## BEGIN AVAILABLE DATA
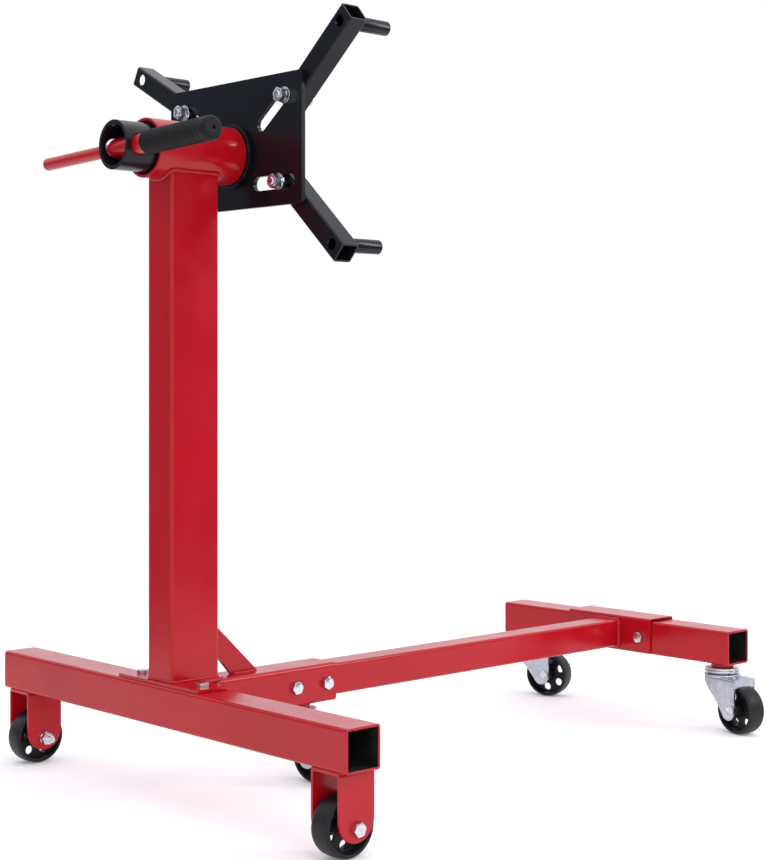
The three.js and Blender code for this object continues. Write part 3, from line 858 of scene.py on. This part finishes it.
# ------------------------------------------------------------------ head
slide_at = joint_place("handle_slide")
slide_axis = Vector(joints["handle_slide"]["axis"])
tilt = math.degrees(math.asin(slide_axis.z))
handle = shift(0, slide_at.y, slide_at.z) @ turn("Y", -tilt)
tube_low, tube_high = local_box("turning_tube")
head_axis = shift(0, 0, AXIS_Z) @ ALONG_Y
turning = moved(pipe(TUBE_R, TUBE_R - TUBE_WALL, tube_low.y, tube_high.y, 0.7, 96), head_axis)
thin_hole = moved(rod(THIN_HOLE_R, -60, 0, 0.1, 48),
                  shift(0, 0, THIN_HOLE_RISE) @ handle @ ALONG_X)
wide_hole = moved(rod(WIDE_HOLE_R, 0, 60, 0.1, 64), handle @ ALONG_X)
turning = boolean(boolean(turning, thin_hole), wide_hole)
place("turning_tube_pipe", turning, BLACK, "head", ["turning_tube"], bevel=0.35)

collar_low, collar_high = local_box("thrust_collar")
collar = pipe(COLLAR_R, TUBE_R + 0.4, collar_low.y, collar_high.y, 0.8, 96)
place("thrust_collar_ring", collar, BLACK, "head", ["thrust_collar"], head_axis)

plate_low, plate_high = local_box("head_plate")
outline = rounded([(plate_low.x, plate_low.z), (plate_high.x, plate_low.z),
                   (plate_high.x, plate_high.z), (plate_low.x, plate_high.z)], 2.5, 5)


def slot_loop(side, x, z, angle, length):
    """Round-ended slot from x, z outwards, seen from behind with X to the right."""
    heading = angle if side > 0 else 180 - angle
    flat = arc(0, 0, SLOT_HALF, 90, 270, 14) + arc(length, 0, SLOT_HALF, -90, 90, 14)
    spin = math.radians(heading)
    return [(side * x + a * math.cos(spin) - b * math.sin(spin),
             AXIS_Z + z + a * math.sin(spin) + b * math.cos(spin)) for a, b in flat]


slots = []
for side in (1, -1):
    slots.append(slot_loop(side, x=56.7, z=35.4, angle=36.6, length=56))
    slots.append(slot_loop(side, x=49.5, z=-38.3, angle=0, length=62.2))
plate = prism([outline] + slots, -plate_high.y, -plate_low.y)
place("head_plate_slab", plate, BLACK, "head", ["head_plate"], turn("X", 90), bevel=0.5)

# ------------------------------------------------------------------ arms
arm_rear = local_box("arm_upper_right")[0].y
arm_front = arm_rear + ARM
arm_mid = (arm_rear + arm_front) / 2
finger_low, finger_high = local_box("finger_upper_right")
at_finger = shift(ARM_REACH, 0, 0) @ ALONG_Y
arm = moved(square_tube(ARM, ARM, ARM_WALL, ARM_CORNER, ARM_TAIL + ARM_REACH + ARM_TIP),
            shift(-ARM_TAIL, arm_mid, 0) @ ALONG_X)
arm = boolean(arm, moved(rod(ARM_BOLT_R + 0.5, 0, 300, 0.1, 40), ALONG_Y))
arm = boolean(arm, moved(rod(FINGER_SEAT_R, 0, arm_mid, 0.1, 40), at_finger))
arm = boolean(arm, moved(rod(FINGER_BORE_R, arm_mid, 300, 0.1, 40), at_finger))
finger = moved(pipe(FINGER_R, FINGER_BORE_R, finger_low.y, finger_high.y, 0.5, 56), at_finger)
finger_ring = [(ARM_REACH + x, finger_low.y, z) for x, z in circle(FINGER_R + 0.2, 48)]
tail_y = local_box("arm_bolt_upper_right")[0].y
arm_bolt = joined(
    hex_block(ARM_BOLT_FLATS, arm_front + 0.3, arm_front + 6.7, False, True),
    rod(ARM_BOLT_R, plate_low.y - 3, arm_front + 4, 0.1, 32),
    flip_z(thread(ARM_BOLT_R, 2 - plate_low.y, -tail_y)),
)
washer_y, lock_y, nut_y = plate_low.y - 0.3, plate_low.y - 2.1, plate_low.y - 4.6
arm_nut = joined(
    washer(10.5, ARM_BOLT_R + 0.4, lock_y, washer_y),
    spring_washer(9.4, ARM_BOLT_R + 0.4, nut_y, lock_y),
    boolean(hex_block(ARM_BOLT_FLATS, nut_y - 8, nut_y, True, True),
            rod(ARM_BOLT_R - 0.1, 0, 300, 0.1, 32)),
)
for label in ("upper_right", "upper_left", "lower_right", "lower_left"):
    at = joint_place(f"swing_{label}")
    low, high = local_box(f"finger_{label}")
    centre = (low + high) / 2
    angle = math.degrees(math.atan2(centre.z - at.z, centre.x - at.x))
    seat = shift(at.x, 0, at.z) @ turn("Y", -angle)
    swing, clamp = f"swing_{label}", f"clamp_{label}"
    place(f"arm_{label}_tube", arm, BLACK, swing, [f"arm_{label}"], seat, bevel=0.4)
    place(f"finger_{label}_pipe", finger, BLACK, swing, [f"finger_{label}"], seat)
    place(f"weld_finger_{label}", bead(finger_ring, 1.3), BLACK, swing, matrix=seat, crisp=80)
    place(f"arm_bolt_{label}_set", arm_bolt, ZINC, clamp, [f"arm_bolt_{label}"],
          seat @ ALONG_Y)
    place(f"arm_nut_{label}_set", arm_nut, ZINC, clamp, [f"arm_nut_{label}"],
          seat @ ALONG_Y)

# ------------------------------------------------------------------ handle
bar_profile = [(0, -BAR_END), (BAR_R - 1.8, -BAR_END), (BAR_R, -BAR_END + 2.2),
               (BAR_R, SLEEVE_START - 1.2), (BAR_R, SLEEVE_START), (SLEEVE_R - 1, SLEEVE_START),
               (SLEEVE_R, SLEEVE_START + 1.2), (SLEEVE_R, GRIP_START - 0.4),
               (BAR_R, GRIP_START - 0.4), (BAR_R, BAR_END - 5), (0, BAR_END - 5)]
place("handle_bar_rod", lathe(rounded(bar_profile, 1.2, 5, closed=False), 64), RED, "handle",
      ["handle_bar"], handle @ ALONG_X)

grip_bore = BAR_R + 0.3
grip_profile = [(grip_bore, GRIP_START), (GRIP_R - 0.6, GRIP_START), (GRIP_R, GRIP_START + 0.8)]
for i in range(RIBS):
    x = GRIP_START + 3 + i * RIB_PITCH
    grip_profile += [(GRIP_R, x), (GRIP_R - 1.2, x + 0.5), (GRIP_R - 1.2, x + 1.3),
                     (GRIP_R - 0.1, x + 1.8)]
grip_profile += [(GRIP_R - 0.1, BAR_END - 17), (GRIP_R - 1.1, BAR_END - 15.5),
                 (GRIP_R, BAR_END - 13.5)]
grip_profile += [(p, q) for q, p in arc(BAR_END - 5.5, GRIP_R - 5.5, 5.5, 90, 0, 8)]
grip_profile += [(2.2, BAR_END), (2.2, BAR_END - 4), (grip_bore, BAR_END - 4)]
grip = lathe(rounded(grip_profile, 0.35, 2), 64)
place("handle_grip_sleeve", grip, GRIP, "handle", ["handle_grip"], handle @ ALONG_X, crisp=50)

# ------------------------------------------------------------------ stage
floor_edge = circle(1.5, 96)
floor_mesh = bpy.data.meshes.new("floor")
floor_mesh.from_pydata([(x, y, 0) for x, y in floor_edge], [], [range(len(floor_edge))])
floor = bpy.data.objects.new("floor", floor_mesh)
bpy.context.scene.collection.objects.link(floor)
ground = bpy.data.materials.new("studio_floor")
ground.use_nodes = True
paper = ground.node_tree.nodes["Principled BSDF"].inputs
paper["Base Color"].default_value = (0.85, 0.85, 0.85, 1)
paper["Roughness"].default_value = 0.8
paper["Emission Color"].default_value = (0.94, 0.94, 1, 1)
paper["Emission Strength"].default_value = 0.15
floor_mesh.materials.append(ground)

# White room with a grey wall on two opposite sides, which darkens the paint's reflections
WALL_DIRECTION = (0.733, 0.680, 0)
world = bpy.data.worlds.new("studio")
bpy.context.scene.world = world
world.use_nodes = True
sky = world.node_tree
where = sky.nodes.new("ShaderNodeTexCoord")
facing = sky.nodes.new("ShaderNodeVectorMath")
facing.operation = "DOT_PRODUCT"
facing.inputs[1].default_value = WALL_DIRECTION
sky.links.new(where.outputs["Generated"], facing.inputs[0])
aside = sky.nodes.new("ShaderNodeMath")
aside.operation = "ABSOLUTE"
sky.links.new(facing.outputs["Value"], aside.inputs[0])
walls = remap(sky, aside.outputs["Value"], 0, 1, 0.88, 0.96)
room = mix_colour(sky, walls, (1.02, 1.02, 1.08), (0.22, 0.25, 0.31))
sky.links.new(room, sky.nodes["Background"].inputs["Color"])


def softbox(name, at, aim, size, power):
    """Rectangular area light, in metres and watts, turned towards a point."""
    light = bpy.data.lights.new(name, "AREA")
    light.shape = "RECTANGLE"
    light.size, light.size_y = size
    light.energy = power
    lamp = bpy.data.objects.new(name, light)
    lamp.location = at
    lamp.rotation_euler = (Vector(aim) - Vector(at)).to_track_quat("-Z", "Y").to_euler()
    bpy.context.scene.collection.objects.link(lamp)


softbox("strip", (1.9, 1.7, 1.75), (0, 0, 0.75), (0.35, 1.5), 20)
softbox("key", (3.0, -0.9, 2.2), (0, 0, 0.4), (2, 2), 26)
softbox("top", (0, 0, 3.6), (0, 0, 0), (4, 4), 30)

# ------------------------------------------------------------------ camera
camera_data = bpy.data.cameras.new("camera")
camera_data.sensor_width = 36
camera_data.lens = 72.4
camera_data.shift_y = -0.0728
camera = bpy.data.objects.new("camera", camera_data)
camera.location = (1.7375, -1.2552 + SHIFT * MM, 0.5372)
camera.rotation_euler = (math.radians(90), 0, math.radians(47.146))
bpy.context.scene.collection.objects.link(camera)
bpy.context.scene.camera = camera
bpy.context.scene.view_settings.view_transform = "Standard"
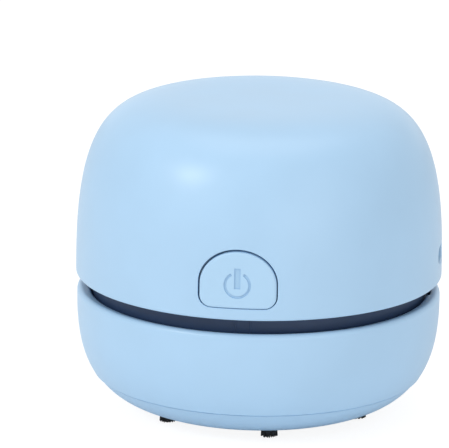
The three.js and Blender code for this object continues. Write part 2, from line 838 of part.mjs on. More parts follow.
// The motor plate: it carries the motor, battery, boards and the switch posts.
function motorPlate() {
  const seatRadius = motorRadius + motorSeatLip;
  const disc = ring([
    [plateHoleRadius, plateFoot],
    [plateRadius, plateFoot],
    [plateRadius, plateTop],
    [seatRadius, plateTop],
    [seatRadius, motorSeatTop],
    [plateHoleRadius, motorSeatTop],
  ], innerSteps);
  const plateMiddle = plateFoot + plateThickness / 2;
  const stands = pegPlaces.map((spot) => rod(standRadius, plateMiddle, plateTop + boardStand, spot));
  const pegs = pegPlaces.map((spot) => rod(pegRadius, plateTop, boardTop, spot));
  const cell = cellCylinder(cellRadius + seatGap, bodyRadius);
  const cradles = [-1, 1].map((side) => cradle(side).subtract(cell));
  const posts = [-1, 1].map((side) => switchPost(side));
  const below = plateFoot - overrun;
  const caseHoles = casePlaces.map((spot) => rod(shankHoleRadius, below, plateTop + overrun, spot));
  const recessTop = plateFoot + motorScrewRecess;
  const recesses = motorScrewPlaces.map((spot) => rod(headHoleRadius, below, recessTop, spot));
  const above = motorSeatTop + overrun;
  const motorHoles = motorScrewPlaces.map((spot) => rod(shankHoleRadius, below, above, spot));
  const reliefAcross = [-lipHalfWidth - seatGap, lipHalfWidth + seatGap];
  const reliefAlong = [-bodyRadius, buttonTravel + seatGap - buttonBack];
  const reliefFoot = buttonLevel - buttonDrop - buttonLip - seatGap;
  const buttonRelief = block(reliefAcross, reliefAlong, [reliefFoot, buttonLevel]);
  const carriers = join([disc, ...stands, ...pegs, ...cradles, ...posts]);
  return cut(carriers, [...caseHoles, ...recesses, ...motorHoles, buttonRelief]);
}

// The battery cell along X, with its raised plus cap at +X.
function batteryCell() {
  const points = [
    [0, -cellHalf],
    [cellRadius - cellEdge, -cellHalf],
    [cellRadius, cellEdge - cellHalf],
    [cellRadius, cellHalf - cellEdge],
    [cellRadius - cellEdge, cellHalf],
    [cellCapRadius, cellHalf],
    [cellCapRadius, cellHalf + cellCap],
    [0, cellHalf + cellCap],
  ];
  const geometry = new THREE.LatheGeometry(points.map(([r, h]) => new THREE.Vector2(r, h)), innerSteps);
  geometry.rotateZ(-Math.PI / 2);
  geometry.translate(0, cellPlace, cellLevel);
  return solid(geometry);
}

// A nickel tab standing against one end of the cell.
function batteryTab(side) {
  const end = cellHalf + (side > 0 ? cellCap : 0) + seatGap;
  const along = [cellPlace - tabWidth / 2, cellPlace + tabWidth / 2];
  const levels = [cellLevel - tabHeight / 2, cellLevel + tabHeight / 2];
  return block(span(side, end, end + tabThickness), along, levels);
}

// The charging board with its soldered parts and its two peg holes.
function chargeBoard() {
  const board = block([boardNear, boardFar], [-boardHalfWidth, boardHalfWidth], [boardFoot, boardTop]);
  const chipPlace = (boardNear + socketNear) / 2;
  const chipAcross = [chipPlace - chipSize / 2, chipPlace + chipSize / 2];
  const chip = block(chipAcross, [-chipSize / 2, chipSize / 2], [boardFoot, boardTop + chipHeight]);
  const pegHoles = pegPlaces.map((spot) => (
    rod(pegRadius + seatGap, boardFoot - overrun, boardTop + overrun, spot)));
  return cut(join([board, chip]), pegHoles);
}

// A flat outline with round ends, wider than it is tall.
function stadium(halfWidth, height) {
  const radius = height / 2;
  const shape = new THREE.Shape();
  shape.absarc(halfWidth - radius, 0, radius, -Math.PI / 2, Math.PI / 2);
  shape.absarc(radius - halfWidth, 0, radius, Math.PI / 2, Math.PI * 3 / 2);
  return shape;
}

// The charging socket: a metal sleeve with a contact tongue inside.
function usbSocket() {
  const sleeve = sidePrism(stadium(socketHalfWidth, socketHeight), socketNear, socketFront, socketLevel);
  const mouth = stadium(socketHalfWidth - socketWall, socketHeight - 2 * socketWall);
  const hollow = sidePrism(mouth, socketNear + socketFloor, socketFront + overrun, socketLevel);
  const tongueAcross = [socketNear, socketFront - tongueSetback];
  const tongueLevels = [socketLevel - tongueThickness / 2, socketLevel + tongueThickness / 2];
  const tongue = block(tongueAcross, [-tongueHalfWidth, tongueHalfWidth], tongueLevels);
  return sleeve.subtract(hollow).add(tongue);
}

// The button's outline: an arch over straight sides with rounded lower corners.
function buttonOutline(growth) {
  const halfWidth = buttonHalfWidth + growth;
  const drop = buttonDrop + growth;
  const round = buttonCorner + growth;
  const shape = new THREE.Shape();
  shape.absarc(halfWidth - round, round - drop, round, -Math.PI / 2, 0);
  shape.absellipse(0, 0, halfWidth, buttonArch + growth, 0, Math.PI, false, 0);
  shape.absarc(round - halfWidth, round - drop, round, Math.PI, Math.PI * 3 / 2);
  return shape;
}

// The power symbol's ring, open at its top.
function symbolRing() {
  const from = THREE.MathUtils.degToRad(90 + symbolOpening);
  const to = THREE.MathUtils.degToRad(450 - symbolOpening);
  const shape = new THREE.Shape();
  shape.absarc(0, 0, symbolRadius, from, to, false);
  shape.absarc(0, 0, symbolRadius - symbolStroke, to, from, true);
  return shape;
}

function symbolBar() {
  const half = symbolBarWidth / 2;
  return new THREE.Shape([
    new THREE.Vector2(-half, -symbolBarDrop),
    new THREE.Vector2(half, -symbolBarDrop),
    new THREE.Vector2(half, symbolBarRise),
    new THREE.Vector2(-half, symbolBarRise),
  ]);
}

// The power button: a cap that follows the dome, a retaining lip behind the wall, and a stem.
function powerButton() {
  const extrude = (outline) => frontPrism(outline, buttonBack, bodyRadius + overrun, buttonLevel);
  const cap = extrude(buttonOutline(0)).intersect(domeSolid(buttonProud));
  const lip = extrude(buttonOutline(buttonLip)).intersect(domeSolid(-shellWall - seatGap));
  const stem = frontRod(stemRadius, stemTip, buttonBack + buttonLipThickness / 2, buttonLevel);
  const symbol = join([extrude(symbolRing()), extrude(symbolBar())]);
  const engraving = symbol.subtract(domeSolid(buttonProud - symbolDepth));
  return join([cap, lip, stem]).subtract(engraving);
}

function switchPlunger() {
  return frontRod(plungerRadius, plungerFoot, plungerTip, buttonLevel);
}

function switchBody() {
  const across = [-switchHalfWidth, switchHalfWidth];
  const levels = [buttonLevel - switchHalfWidth, buttonLevel + switchHalfWidth];
  const bore = frontRod(plungerRadius + slideGap, switchBoreFloor, switchFace + overrun, buttonLevel);
  return block(across, [-switchFace, -switchBack], levels).subtract(bore);
}

function switchBoard() {
  const foot = plateTop + seatGap;
  const across = [-switchBoardHalfWidth, switchBoardHalfWidth];
  return block(across, [-switchBoardFront, -switchBoardBack], [foot, foot + switchBoardHeight]);
}

// The upper shell: the dome with its button and socket openings and its ribbed screw bosses.
function upperShell() {
  const outer = domeCurve(0, rimLevel + rimRound);
  const inner = domeCurve(-shellWall, rimLevel + rimRound, innerRows).reverse();
  const dome = revolve([
    ...inner,
    [domeInner, rimLevel],
    [bodyRadius - rimRound, rimLevel],
    ...outer,
  ], bodySteps);
  const bosses = casePlaces.map((spot) => rod(postRadius, bossFoot, bossFoot + bossDepth, spot));
  const webs = fixingAngles.map((angle) => {
    const near = caseScrewCircle + postRadius / 2;
    const far = domeInner;
    const geometry = new THREE.BoxGeometry(far - near, webThickness, bossDepth);
    geometry.translate((near + far) / 2, 0, bossFoot + bossDepth / 2);
    geometry.rotateZ(THREE.MathUtils.degToRad(angle));
    return solid(geometry);
  });
  const pilotTop = bossFoot + caseScrewBite + overrun;
  const pilots = casePlaces.map((spot) => rod(shankHoleRadius, bossFoot - overrun, pilotTop, spot));
  const through = [domeInner - overrun, bodyRadius + overrun];
  const buttonHole = frontPrism(buttonOutline(buttonGap), ...through, buttonLevel);
  const opening = stadium(socketHalfWidth + socketOpeningGap, socketHeight + 2 * socketOpeningGap);
  const socketHole = sidePrism(opening, ...through, socketLevel);
  return cut(join([dome, ...bosses, ...webs]), [...pilots, buttonHole, socketHole]);
}

// A lead along a smooth route of hand-placed points, whose heights are above the motor plate.
function lead(route) {
  const points = route.map(([x, y, height]) => new THREE.Vector3(x, y, plateTop + height));
  const curve = new THREE.CatmullRomCurve3(points);
  const section = polygon(leadRadius, leadSides);
  return solid(new THREE.ExtrudeGeometry(section, { steps: leadSteps, extrudePath: curve }));
}

const motorRedRoute = [
  [6.2, 0, 31.9], [9, 0.3, 32.1], [12.6, 1.2, 29.3], [14.1, 2, 21.9], [14.6, 2.6, 9.9], [17.5, 3, 5.4],
  [21.8, 3, 4.5], [23.2, 3, 3.2],
];
const motorBlackRoute = [
  [-6.2, 0, 31.9], [-8, 1.8, 32.7], [-5, 5.2, 33.1], [2, 4.6, 33.3], [8.5, -1.6, 32.9], [12.5, -4, 30.5],
  [14, -4.4, 19.9], [14.8, -4, 8.9], [18, -3, 5.4], [21.8, -3, 4.5], [23.2, -3, 3.2],
];
const cellRedRoute = [
  [27, 21.6, 8.2], [29, 21, 8.1], [30.2, 17.5, 6.9], [29.8, 12, 4.9], [29.2, 7.5, 4.3], [29, 5.4, 3.2],
];
const cellBlackRoute = [
  [-25.6, 21.6, 8.2], [-27.8, 21.4, 8.9], [-28, 20.6, 13.4], [-24.5, 20, 16.9], [-12, 19.6, 17.3],
  [12, 19.6, 17.3], [23, 19.2, 16.9], [28.6, 16.6, 13.9], [31.6, 11.5, 8.9], [31.6, 6, 5.4],
  [30.4, 3.4, 4.3], [29, 2.4, 3.2],
];

const bin = new THREE.Group();
bin.add(piece('lower_shell', lowerShell(), shellBlue));
bin.add(piece('base_plate', basePlate(), shellBlue));
bin.add(piece('intake_duct', intakeDuct(), darkPlastic));
for (let i = 0; i < tuftCount / tuftsPerStrip; i += 1) {
  bin.add(piece(`brush_strip_${i + 1}`, brushStrip(i), bristleBlack));
}
basePlaces.forEach((spot, i) => {
  const fixing = screw(`base_screw_${i + 1}`, baseTowerSeat + seatGap + baseScrewBite);
  fixing.position.set(...spot, baseTowerTop - baseTowerSeat - seatGap);
  bin.add(fixing);
});

const filter = new THREE.Group();
filter.add(piece('filter_frame', filterFrame(), greyPlastic));
filter.add(piece('filter_sponge', filterSponge(), foamGrey));

const fan = new THREE.Group();
fan.add(piece('impeller', impeller(), whitePlastic));
fan.add(piece('motor_shaft', motorShaft(), plated));

const button = new THREE.Group();
button.add(piece('power_button', powerButton(), shellBlue));
button.add(piece('switch_plunger', switchPlunger(), greyPlastic));

const head = new THREE.Group();
head.add(piece('upper_shell', upperShell(), shellBlue));
head.add(piece('fan_housing', fanHousing(), darkPlastic));
head.add(piece('motor_plate', motorPlate(), darkPlastic));
head.add(piece('motor_can', motorCan(), plated));
head.add(piece('motor_end_bell', motorEndBell(), greyPlastic));
head.add(piece('motor_terminal_left', motorTerminal(-1), plated));
head.add(piece('motor_terminal_right', motorTerminal(1), plated));
head.add(piece('battery_cell', batteryCell(), cellBlue));
head.add(piece('battery_tab_plus', batteryTab(1), plated));
head.add(piece('battery_tab_minus', batteryTab(-1), plated));
head.add(piece('charge_board', chargeBoard(), boardGreen));
head.add(piece('usb_socket', usbSocket(), plated));
head.add(piece('switch_board', switchBoard(), boardGreen));
head.add(piece('switch_body', switchBody(), greyPlastic));
head.add(piece('motor_lead_red', lead(motorRedRoute), leadRed));
head.add(piece('motor_lead_black', lead(motorBlackRoute), leadBlack));
head.add(piece('battery_lead_red', lead(cellRedRoute), leadRed));
head.add(piece('battery_lead_black', lead(cellBlackRoute), leadBlack));
casePlaces.forEach((spot, i) => {
  const seat = postSeatLevel - seatGap;
  const fixing = screw(`case_screw_${i + 1}`, bossFoot - seat + caseScrewBite);
  fixing.position.set(...spot, seat);
  head.add(fixing);
});
motorScrewPlaces.forEach((spot, i) => {
  const seat = plateFoot + motorScrewRecess;
  const fixing = screw(`motor_screw_${i + 1}`, motorFoot - seat + motorScrewDepth);
  fixing.position.set(...spot, seat - seatGap);
  head.add(fixing);
});
head.add(fan, button);

const cleaner = new THREE.Group();
cleaner.add(bin, filter, piece('seal_ring', sealRing(), sealRubber), head);

export default cleaner;
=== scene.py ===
"""A desktop mini vacuum cleaner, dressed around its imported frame.

Meshes are modelled in millimetres and turned to metres when they become pieces. The power
button faces -Y, the charging socket faces +X and the body's axis is the Z axis.
"""

import logging
import math
import random
from collections.abc import Callable, Iterable
from dataclasses import dataclass, field
from enum import Enum
from typing import Any

import bmesh
import bpy
from mathutils import Matrix, Vector, noise

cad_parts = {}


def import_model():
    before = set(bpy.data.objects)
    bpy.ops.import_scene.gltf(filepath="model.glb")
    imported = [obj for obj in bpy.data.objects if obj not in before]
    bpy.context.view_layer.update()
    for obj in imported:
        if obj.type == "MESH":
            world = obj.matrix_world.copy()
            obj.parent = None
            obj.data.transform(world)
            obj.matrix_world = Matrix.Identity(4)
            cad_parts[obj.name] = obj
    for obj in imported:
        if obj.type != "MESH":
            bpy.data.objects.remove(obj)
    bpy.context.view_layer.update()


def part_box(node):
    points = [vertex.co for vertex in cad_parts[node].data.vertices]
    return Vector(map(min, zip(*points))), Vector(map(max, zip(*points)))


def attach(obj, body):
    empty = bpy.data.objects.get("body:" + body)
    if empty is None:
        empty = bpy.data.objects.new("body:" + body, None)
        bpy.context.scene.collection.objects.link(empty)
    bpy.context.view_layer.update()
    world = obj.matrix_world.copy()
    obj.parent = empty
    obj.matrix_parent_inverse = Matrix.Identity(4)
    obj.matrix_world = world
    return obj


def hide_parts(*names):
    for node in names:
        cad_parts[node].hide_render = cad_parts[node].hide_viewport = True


log = logging.getLogger("cleaner")

MM = 0.001
FULL_TURN = 2 * math.pi

# Divisions of a full turn: of the outer shells, of round parts and of small ones.
FINE_STEPS = 192
ROUND_STEPS = 96
SMALL_STEPS = 32

# Edges that turn by more than this stay sharp when a piece is shaded.
SHARP_ANGLE = math.radians(34)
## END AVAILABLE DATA
* _WORK TO COMPLETE_
Return the exact lines from the line with "const cleaner = new THREE.Group();" to the line with "its imported frame.", inclusive of both, with nothing added.

* _SOLUTION TO THIS EXERCISE_
const cleaner = new THREE.Group();
cleaner.add(bin, filter, piece('seal_ring', sealRing(), sealRubber), head);

export default cleaner;
=== scene.py ===
"""A desktop mini vacuum cleaner, dressed around its imported frame.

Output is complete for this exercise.